* Task statement: Go through the material below and copy each line where the word "attach" appears.
>> START
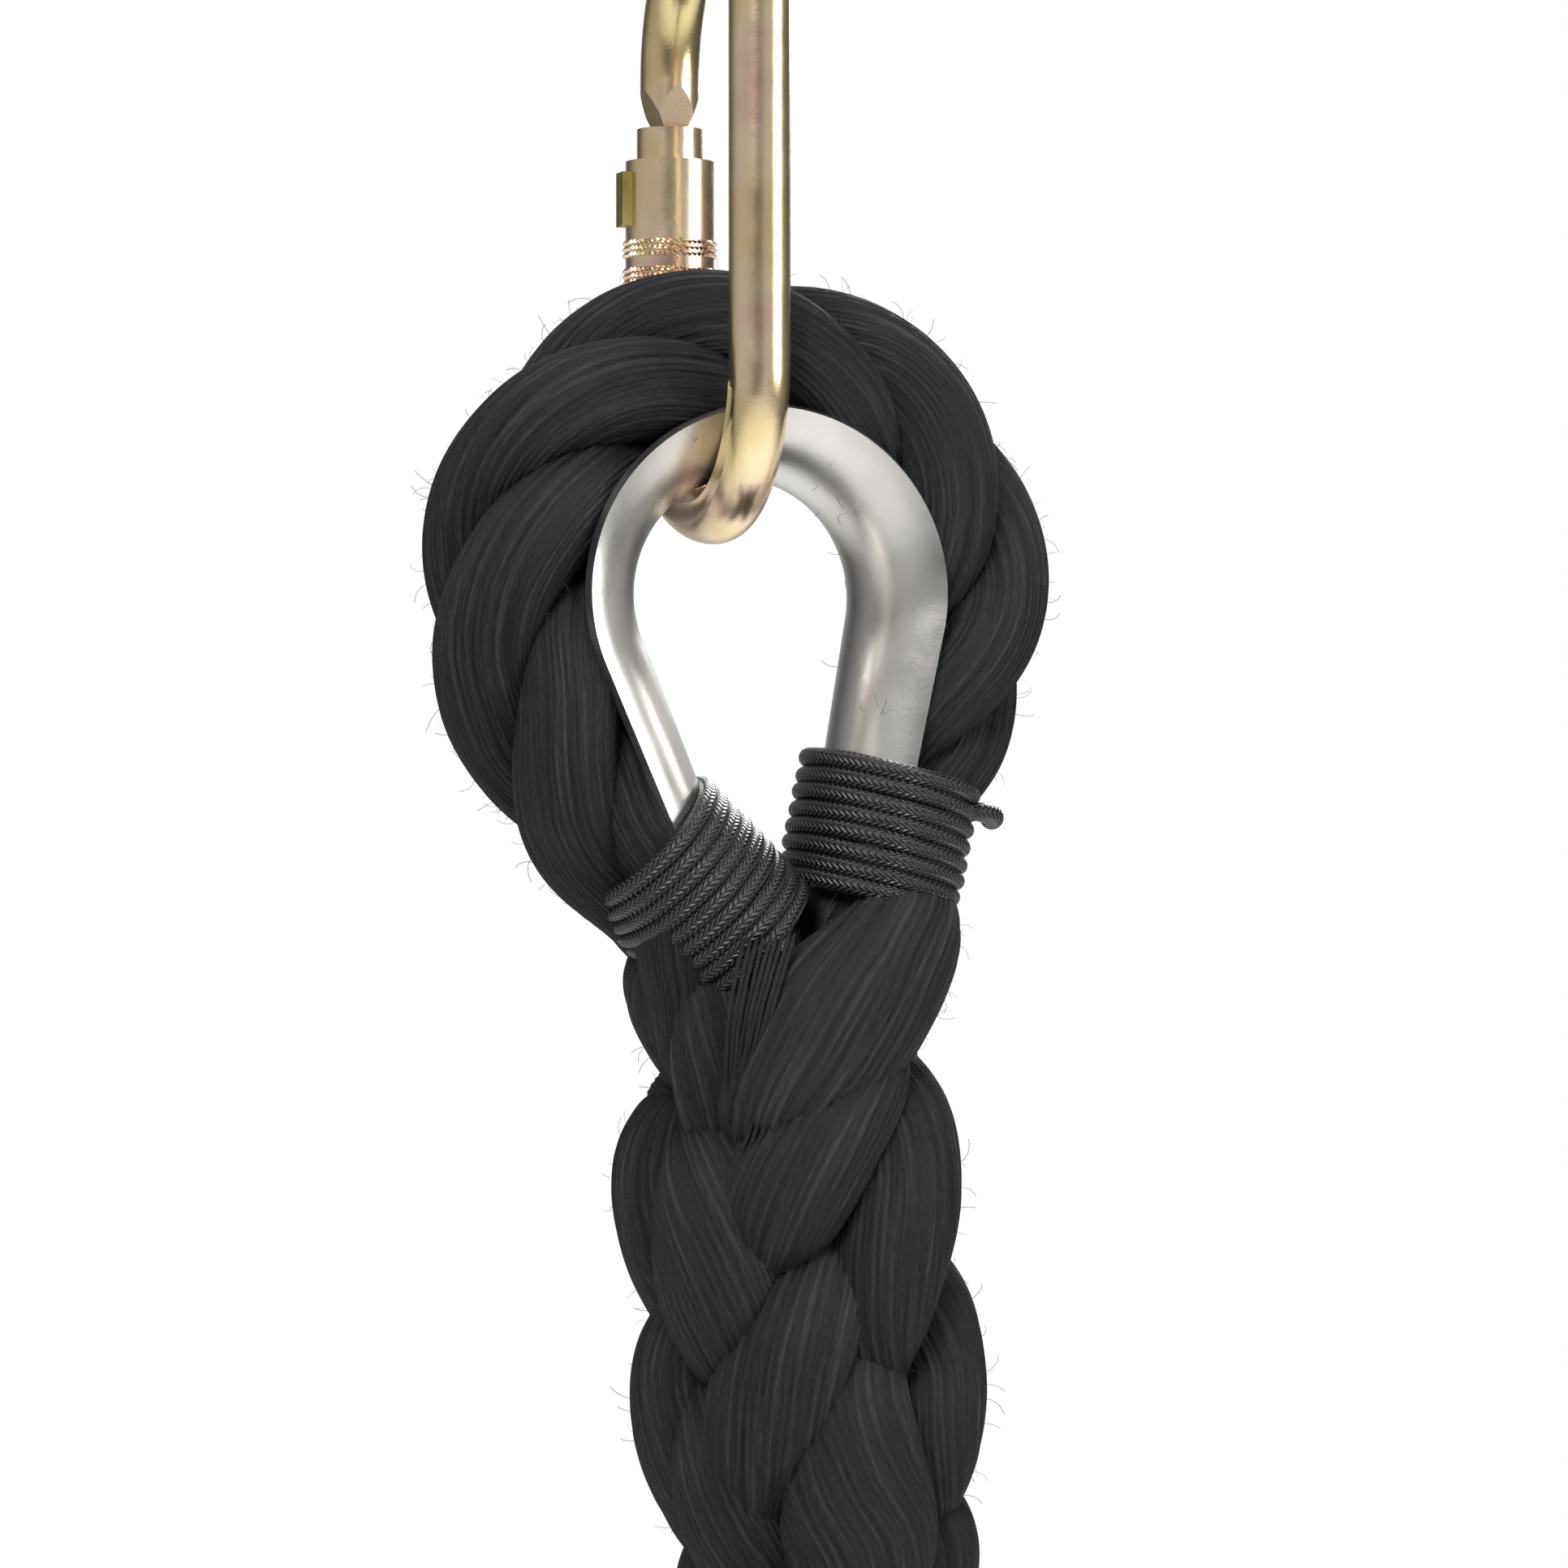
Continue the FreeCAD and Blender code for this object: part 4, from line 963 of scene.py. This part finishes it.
# rows of each bundle: u, y, v; its yarns lie side by side across the first column
LOOSE_YARNS = {
    "throat_yarns": [(-7, -25.5, 66), (-13, -27.5, 80), (-16.5, -26.5, 94), (-17.5, -23.0, 107)],
    "waist_yarns": [(-9, -27.0, 101), (-15, -27.5, 112), (-19.5, -26.5, 124), (-21.5, -23.0, 134)],
}
loose = []
for seed, (label, rows) in enumerate(LOOSE_YARNS.items()):
    rng = np.random.default_rng(200 + seed)
    for index in range(YARNS_IN_BUNDLE):
        yarn = np.array(rows, dtype=float)
        yarn[:, 0] -= (index - 2) * np.linspace(1.25, 0.35, len(rows)) + rng.normal(0, 0.12, len(rows))
        # away from the splice's middle the yarns lie further back, as its round side does
        yarn[:, 1] += 0.021 * (yarn[:, 0] - SPLICE_AXIS) ** 2 + rng.normal(0, 0.15, len(rows))
        yarn_line = in_eye(smooth_line(yarn, LOOSE_POINTS))
        yarn_side = carried_side(yarn_line, (1.0, 0.0, 0.0))
        thick = LOOSE_HALF * rounded_ends(LOOSE_POINTS, 16, 0.02)
        loose.append(sweep(f"{label}_{index}", yarn_line, yarn_side, np.cross(tangents(yarn_line), yarn_side),
                           thick, thick, 12, 3, 900.0, 0.00006, index))
dress(joined("loose_yarns", loose), rope_yarn, "eye", "rope")
print("loose yarns:", len(loose))

# %% [markdown]
# ## Seizings
# Each seizing is a row of turns of braided cord, pulled tight round one leg of the rope and
# one leg of the thimble. A turn is a closed oval sweep, a little uneven like a hand-laid one.

# %% Seizings
CORD_HALF = 0.00188
CORD_FLATTENING = 0.97
TURN_POINTS = 132
TURN_UNEVENNESS = 0.006


def make_seizing(label, u, v, tilt, turns, pitch, across, through, lean, seed):
    """Turns of cord side by side round a leg; the tilt is the leg's own, from the eye's axis."""
    rng = np.random.default_rng(seed)
    turn = math.radians(tilt)
    outward = ACROSS * math.cos(turn) + DOWN * math.sin(turn)
    along = -ACROSS * math.sin(turn) + DOWN * math.cos(turn)
    middle_place = in_eye([(u, 0, v)])[0]
    angle = np.linspace(0, 2 * math.pi, TURN_POINTS, endpoint=False)
    pieces = []
    for index in range(turns):
        share = index - (turns - 1) / 2
        grow = 1 + rng.normal(0, TURN_UNEVENNESS) - 0.012 * abs(share) / turns
        slow_wobble = 0.00016 * np.sin(angle * 2 + rng.uniform(0, 6))
        quick_wobble = 0.00005 * np.sin(angle * 5 + rng.uniform(0, 6))
        skew = lean * np.cos(angle) * across + (slow_wobble + quick_wobble)
        centre = (middle_place + along * (share * pitch + skew)[:, None]
                  + outward * (np.cos(angle) * across * grow)[:, None]
                  + THROUGH * (np.sin(angle) * through * grow)[:, None])
        heading = unit(np.roll(centre, -1, axis=0) - np.roll(centre, 1, axis=0))
        side = np.tile(along, (len(centre), 1))
        side = unit(side - heading * (side * heading).sum(axis=1, keepdims=True))
        rise = np.cross(heading, side)
        half_side = np.full(TURN_POINTS, CORD_HALF * CORD_FLATTENING)
        half_rise = np.full(TURN_POINTS, CORD_HALF)
        pieces.append(sweep(f"{label}_{index}", centre, side, rise, half_side, half_rise,
                            20, 8, 0.0, 0.0, seed, closed=True))
    whole = joined(label + "_cord", pieces)
    return dress(whole, seizing_braid, "eye", "braided_cord", label)


right_cord = make_seizing("right_seizing", 23.0, 50.8, tilt=18.0, turns=8, pitch=0.00345,
                          across=0.0163, through=0.0212, lean=0.06, seed=7)
left_cord = make_seizing("left_seizing", -16.6, 57.0, tilt=-38.0, turns=9, pitch=0.00335,
                         across=0.0158, through=0.0212, lean=-0.04, seed=8)
print("seizings:", right_cord.name, left_cord.name)

# %% Cord end
# a cord's end sticks out of the right seizing in a small stub
STUB_POINTS = 24
stub_rows = [(38.0, -12, 47.5), (42.0, -10, 48.0), (45.0, -7, 49.0), (46.0, -4, 50.0)]
stub_line = in_eye(smooth_line(stub_rows, STUB_POINTS))
stub_side = carried_side(stub_line, (0.0, 1.0, 0.0))
stub_round = CORD_HALF * rounded_ends(STUB_POINTS, 12, 0.02) * np.linspace(0.9, 1.35, STUB_POINTS)
stub = sweep("right_seizing_stub", stub_line, stub_side, np.cross(tangents(stub_line), stub_side),
             stub_round, stub_round, 24, 8, 0.0, 0.0, 9)
dress(stub, seizing_braid, "eye", "braided_cord", "right_seizing_end")
print("cord end:", stub.name)

# %% [markdown]
# ## Knurling and stray fibres
# Both are repeats, so both are Geometry Nodes: two bands of three rings of small pyramids
# round the lock sleeve, and short hairs scattered over the rope's strands.

# %% Geometry Nodes helpers
def geometry_tree(name, inputs):
    """An empty geometry tree with its input and output nodes."""
    tree = bpy.data.node_groups.new(name, "GeometryNodeTree")
    tree.interface.new_socket("Geometry", in_out="INPUT", socket_type="NodeSocketGeometry")
    tree.interface.new_socket("Geometry", in_out="OUTPUT", socket_type="NodeSocketGeometry")
    for label, kind, value in inputs:
        tree.interface.new_socket(label, in_out="INPUT", socket_type=kind).default_value = value
    return tree, tree.nodes.new("NodeGroupInput"), tree.nodes.new("NodeGroupOutput")


def node_of(tree, kind, settings=None, **wires):
    """A node with its settings, its plain values and its links. A wire is named as its socket
    is, with an underscore for a space."""
    node = tree.nodes.new(kind)
    for key, value in (settings or {}).items():
        setattr(node, key, value)
    for key, value in wires.items():
        socket = node.inputs[key.replace("_", " ")]
        if isinstance(value, bpy.types.NodeSocket):
            tree.links.new(value, socket)
        else:
            socket.default_value = value
    return node


def close_tree(tree, finished, material, output):
    """Every tree ends by realizing its instances and setting their material."""
    real = node_of(tree, "GeometryNodeRealizeInstances", Geometry=finished)
    painted = node_of(tree, "GeometryNodeSetMaterial", Geometry=real.outputs[0], Material=material)
    tree.links.new(painted.outputs[0], output.inputs["Geometry"])


def grown(name, host_mesh, tree, values):
    """A new mesh object made by running a tree on a host mesh."""
    holder = bpy.data.objects.new(name + "_host", host_mesh)
    bpy.context.collection.objects.link(holder)
    modifier = holder.modifiers.new("grow", "NODES")
    modifier.node_group = tree
    for item in tree.interface.items_tree:
        if item.in_out == "INPUT" and item.name in values:
            modifier[item.identifier] = values[item.name]
    holder.update_tag()
    depsgraph = bpy.context.evaluated_depsgraph_get()
    mesh = bpy.data.meshes.new_from_object(holder.evaluated_get(depsgraph))
    holder.modifiers.remove(modifier)
    bpy.data.objects.remove(holder)
    piece = bpy.data.objects.new(name, mesh)
    bpy.context.collection.objects.link(piece)
    return piece


# %% Knurled bands
knurl, knurl_in, knurl_out = geometry_tree("knurl_ring", [
    ("Count", "NodeSocketInt", 48), ("Radius", "NodeSocketFloat", 0.009), ("Step", "NodeSocketFloat", 0.001)])
circle = node_of(knurl, "GeometryNodeMeshCircle", Vertices=knurl_in.outputs["Count"],
                 Radius=knurl_in.outputs["Radius"])
place_node = node_of(knurl, "GeometryNodeInputPosition")
aligned = node_of(knurl, "FunctionNodeAlignEulerToVector", {"axis": "Z"}, Vector=place_node.outputs[0])
pyramid = node_of(knurl, "GeometryNodeMeshCone", Vertices=4,
                  Radius_Top=0.00006, Radius_Bottom=0.00066, Depth=0.00055)
ring_of = node_of(knurl, "GeometryNodeInstanceOnPoints", Points=circle.outputs["Mesh"],
                  Instance=pyramid.outputs["Mesh"], Rotation=aligned.outputs[0])
rows_joined = node_of(knurl, "GeometryNodeJoinGeometry")
RINGS_IN_BAND = 3
for row in range(RINGS_IN_BAND):
    lift = maths(knurl, "MULTIPLY", knurl_in.outputs["Step"], float(row))
    spin = maths(knurl, "DIVIDE", math.pi * (row % 2), knurl_in.outputs["Count"])
    shift_by = node_of(knurl, "ShaderNodeCombineXYZ", Z=lift)
    spin_by = node_of(knurl, "ShaderNodeCombineXYZ", Z=spin)
    moved = node_of(knurl, "GeometryNodeTransform", Geometry=ring_of.outputs[0],
                    Translation=shift_by.outputs[0], Rotation=spin_by.outputs[0])
    knurl.links.new(moved.outputs[0], rows_joined.inputs[0])
close_tree(knurl, rows_joined.outputs[0], yellow_zinc, knurl_out)

BAND_DROPS = (("upper", 0.0192), ("lower", 0.0248))
sleeve = frame["nodes"]["lock_sleeve"]
sleeve_points = [sleeve.matrix_world @ vertex.co for vertex in sleeve.data.vertices]
sleeve_top = max(point.z for point in sleeve_points)
sleeve_ys = [point.y for point in sleeve_points]
sleeve_centre_y = 0.5 * (max(sleeve_ys) + min(sleeve_ys))
for label, drop in BAND_DROPS:
    band = grown(f"sleeve_knurl_{label}", bpy.data.meshes.new("empty_host"), knurl,
                 {"Count": 50, "Radius": 0.00912, "Step": 0.00122})
    for vertex in band.data.vertices:
        vertex.co += Vector((0.0, sleeve_centre_y, sleeve_top - drop))
    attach(band, "sleeve")
print("knurls on the sleeve at", round(sleeve_top, 4))

# %% Stray fibres
fuzz, fuzz_in, fuzz_out = geometry_tree("stray_fibres", [
    ("Density", "NodeSocketFloat", 40000.0), ("Length", "NodeSocketFloat", 1.0),
    ("Seed", "NodeSocketInt", 1)])
scatter = node_of(fuzz, "GeometryNodeDistributePointsOnFaces", Mesh=fuzz_in.outputs["Geometry"],
                  Density=fuzz_in.outputs["Density"], Seed=fuzz_in.outputs["Seed"])
hair = node_of(fuzz, "GeometryNodeCurveQuadraticBezier", Resolution=4, Start=(0, 0, 0),
               Middle=(0.0002, 0, 0.0014), End=(0.0016, 0.0003, 0.0018))
thin = node_of(fuzz, "GeometryNodeCurvePrimitiveCircle", Resolution=3, Radius=0.000028)
hair_mesh = node_of(fuzz, "GeometryNodeCurveToMesh", Curve=hair.outputs[0],
                    Profile_Curve=thin.outputs[0])
spin_hair = node_of(fuzz, "FunctionNodeRandomValue", {"data_type": "FLOAT_VECTOR"})
spin_hair.inputs[0].default_value = (-0.7, -0.7, 0.0)
spin_hair.inputs[1].default_value = (0.7, 0.7, 6.28)
turned = node_of(fuzz, "FunctionNodeRotateEuler", {"space": "LOCAL"}, Rotation=scatter.outputs["Rotation"])
fuzz.links.new(spin_hair.outputs[0], turned.inputs["Rotate By"])
long_by = node_of(fuzz, "FunctionNodeRandomValue", {"data_type": "FLOAT"})
long_by.inputs[2].default_value = 0.35
long_by.inputs[3].default_value = 1.5
long_hair = maths(fuzz, "MULTIPLY", long_by.outputs[1], fuzz_in.outputs["Length"])
hairs = node_of(fuzz, "GeometryNodeInstanceOnPoints", Points=scatter.outputs["Points"],
                Instance=hair_mesh.outputs[0], Rotation=turned.outputs[0], Scale=long_hair)
close_tree(fuzz, hairs.outputs[0], rope_yarn, fuzz_out)

EYE_FIBRES = 24000.0
SPLICE_FIBRES = 12000.0
fuzzed = [bpy.data.objects[f"eye_strand_{index}"] for index in (1, 2, 3)] + splice_pieces
fuzz_parts = []
for seed, host in enumerate(fuzzed):
    density = EYE_FIBRES if host.name.startswith("eye") else SPLICE_FIBRES
    fuzz_parts.append(grown("fuzz_" + host.name, host.data.copy(), fuzz,
                            {"Density": density, "Length": 1.5, "Seed": seed}))
fibres_all = joined("stray_fibres", fuzz_parts)
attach(fibres_all, "eye")
print("stray fibres:", len(fibres_all.data.polygons), "faces")

# %% Triangle count
counts = {}
for item in bpy.data.objects:
    if item.type == "MESH":
        counts[item.name] = sum(len(polygon.vertices) - 2 for polygon in item.data.polygons)
largest = sorted(counts.items(), key=lambda pair: -pair[1])[:4]
print("triangles in all:", sum(counts.values()), "largest:", largest)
>> END
* The completed task:
    attach(band, "sleeve")
attach(fibres_all, "eye")